Forward-looking statements speak only as of the date made, and the Company undertakes no obligation to update or revise any forward-looking statements, whether as a result of new information, future events, or otherwise, except as required by applicable law. Investors are cautioned not to place undue reliance on such forward-looking statements. The Company is not aware of any trends, events or uncertainties that will have or are reasonably likely to have a material effect on its financial condition, results of operations, liquidity or capital resources except as discussed herein.
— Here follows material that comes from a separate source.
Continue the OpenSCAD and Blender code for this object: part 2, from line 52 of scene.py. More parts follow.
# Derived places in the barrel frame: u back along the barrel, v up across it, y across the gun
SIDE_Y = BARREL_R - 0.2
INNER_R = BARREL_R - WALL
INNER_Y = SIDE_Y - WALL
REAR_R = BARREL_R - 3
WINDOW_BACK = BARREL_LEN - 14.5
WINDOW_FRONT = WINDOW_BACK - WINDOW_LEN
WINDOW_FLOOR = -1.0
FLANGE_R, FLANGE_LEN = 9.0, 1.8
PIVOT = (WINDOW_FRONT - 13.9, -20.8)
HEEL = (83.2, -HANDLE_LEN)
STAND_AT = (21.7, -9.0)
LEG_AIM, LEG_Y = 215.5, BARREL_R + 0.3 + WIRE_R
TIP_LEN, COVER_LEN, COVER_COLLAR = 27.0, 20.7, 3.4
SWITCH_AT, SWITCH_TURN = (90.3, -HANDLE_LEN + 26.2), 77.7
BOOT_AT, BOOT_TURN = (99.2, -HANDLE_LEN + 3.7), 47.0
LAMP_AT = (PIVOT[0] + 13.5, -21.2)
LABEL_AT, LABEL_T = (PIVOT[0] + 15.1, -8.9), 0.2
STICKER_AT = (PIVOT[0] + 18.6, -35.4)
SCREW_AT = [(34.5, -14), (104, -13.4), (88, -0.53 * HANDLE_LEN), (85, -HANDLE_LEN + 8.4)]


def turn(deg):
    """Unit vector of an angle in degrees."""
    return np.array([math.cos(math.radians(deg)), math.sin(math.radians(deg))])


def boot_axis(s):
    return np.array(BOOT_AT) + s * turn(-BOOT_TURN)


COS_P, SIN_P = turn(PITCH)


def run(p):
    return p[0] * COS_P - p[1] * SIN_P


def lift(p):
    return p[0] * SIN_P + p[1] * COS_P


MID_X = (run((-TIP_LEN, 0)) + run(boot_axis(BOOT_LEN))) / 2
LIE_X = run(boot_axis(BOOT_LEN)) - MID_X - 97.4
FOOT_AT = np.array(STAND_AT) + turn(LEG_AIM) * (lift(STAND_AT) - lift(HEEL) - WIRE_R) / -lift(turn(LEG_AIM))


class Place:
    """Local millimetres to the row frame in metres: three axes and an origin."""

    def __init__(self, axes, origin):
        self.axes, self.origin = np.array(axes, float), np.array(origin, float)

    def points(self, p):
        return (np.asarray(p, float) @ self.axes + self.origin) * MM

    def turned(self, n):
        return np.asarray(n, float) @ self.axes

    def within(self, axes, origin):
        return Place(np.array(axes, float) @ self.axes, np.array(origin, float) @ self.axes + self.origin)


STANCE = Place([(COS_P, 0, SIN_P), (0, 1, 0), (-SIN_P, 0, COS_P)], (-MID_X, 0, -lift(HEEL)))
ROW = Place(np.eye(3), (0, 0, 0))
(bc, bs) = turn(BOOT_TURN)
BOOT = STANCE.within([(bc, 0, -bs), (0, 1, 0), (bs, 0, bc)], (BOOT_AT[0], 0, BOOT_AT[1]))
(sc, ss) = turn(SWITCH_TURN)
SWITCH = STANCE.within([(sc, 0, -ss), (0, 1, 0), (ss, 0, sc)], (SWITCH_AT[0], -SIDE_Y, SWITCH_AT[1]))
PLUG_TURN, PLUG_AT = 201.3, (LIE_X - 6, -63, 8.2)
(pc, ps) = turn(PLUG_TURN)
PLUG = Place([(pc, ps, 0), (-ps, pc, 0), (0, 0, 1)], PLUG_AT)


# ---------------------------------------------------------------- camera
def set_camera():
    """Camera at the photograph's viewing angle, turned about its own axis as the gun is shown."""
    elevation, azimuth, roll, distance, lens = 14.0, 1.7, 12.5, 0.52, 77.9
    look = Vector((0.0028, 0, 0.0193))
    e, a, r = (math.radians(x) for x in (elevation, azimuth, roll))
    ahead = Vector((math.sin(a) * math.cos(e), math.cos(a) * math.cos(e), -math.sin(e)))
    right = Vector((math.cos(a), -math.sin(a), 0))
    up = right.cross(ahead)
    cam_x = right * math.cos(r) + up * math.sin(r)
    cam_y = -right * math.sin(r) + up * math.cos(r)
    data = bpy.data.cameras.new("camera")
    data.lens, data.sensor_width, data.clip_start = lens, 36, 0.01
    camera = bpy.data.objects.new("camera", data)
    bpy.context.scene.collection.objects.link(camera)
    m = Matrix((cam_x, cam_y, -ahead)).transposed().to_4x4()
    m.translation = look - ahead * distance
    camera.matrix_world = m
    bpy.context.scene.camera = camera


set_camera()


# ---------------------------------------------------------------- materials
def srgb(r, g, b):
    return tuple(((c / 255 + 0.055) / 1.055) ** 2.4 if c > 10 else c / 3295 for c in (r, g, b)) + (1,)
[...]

The Company is not aware of any current recommendation by regulatory authorities that would have such effect if implemented except as discussed herein.

The Company does not undertake, and specifically disclaims any obligation, to publicly revise any forward-looking statements to reflect events or circumstances after the date such statements were made or to reflect the occurrence of anticipated or unanticipated events.

Critical Accounting Policies

The Company’s consolidated financial statements are prepared in accordance with accounting principles generally accepted in the United States of America. Management makes certain judgments that affect the amounts reported in the financial statements and footnotes. These estimates, assumptions and judgments are based on information available as of the date of the financial statements, and as this information changes, the financial statements could reflect different estimates, assumptions, and judgments.

See Note 1, “Summary of Significant Accounting Policies” Management considers the measurement of the allowance for credit losses on loans to be a critical accounting policy.

This discussion of the Company’s critical accounting policies should be read in conjunction with the Company’s consolidated financial statements and the accompanying notes presented elsewhere herein, as well as other relevant portions of Management’s Discussion and Analysis of Financial Condition and Results of Operations.

Analysis of Financial Condition

Earning Assets – Loans

The Company’s focus as a community bank is to meet the credit needs of the markets it serves. At September 30, 2025, gross loans were $496.5 million, compared to $491.0 million at December 31, 2024, an increase of $5.6 million after offsetting repayments for the period. The overall increase in the loan portfolio was comprised of a $8.0 million increase in commercial and commercial real estate loans and a $1.1 million decrease in real estate lending and a $1.4 million decrease in installment loans since December 31, 2024.

Commercial and commercial real estate loans comprised 80.2% of total loans at September 30, 2025, compared to 79.5% at December 31, 2024. Commercial and commercial real estate loans have increased $8.0 million, or approximately 2.0% since December 31, 2024. This segment of the loan portfolio includes originated loans in its market areas and purchased participations in loans from other banks for out-of-area commercial and commercial real estate loans to benefit from consistent economic growth outside the Company’s primary market area.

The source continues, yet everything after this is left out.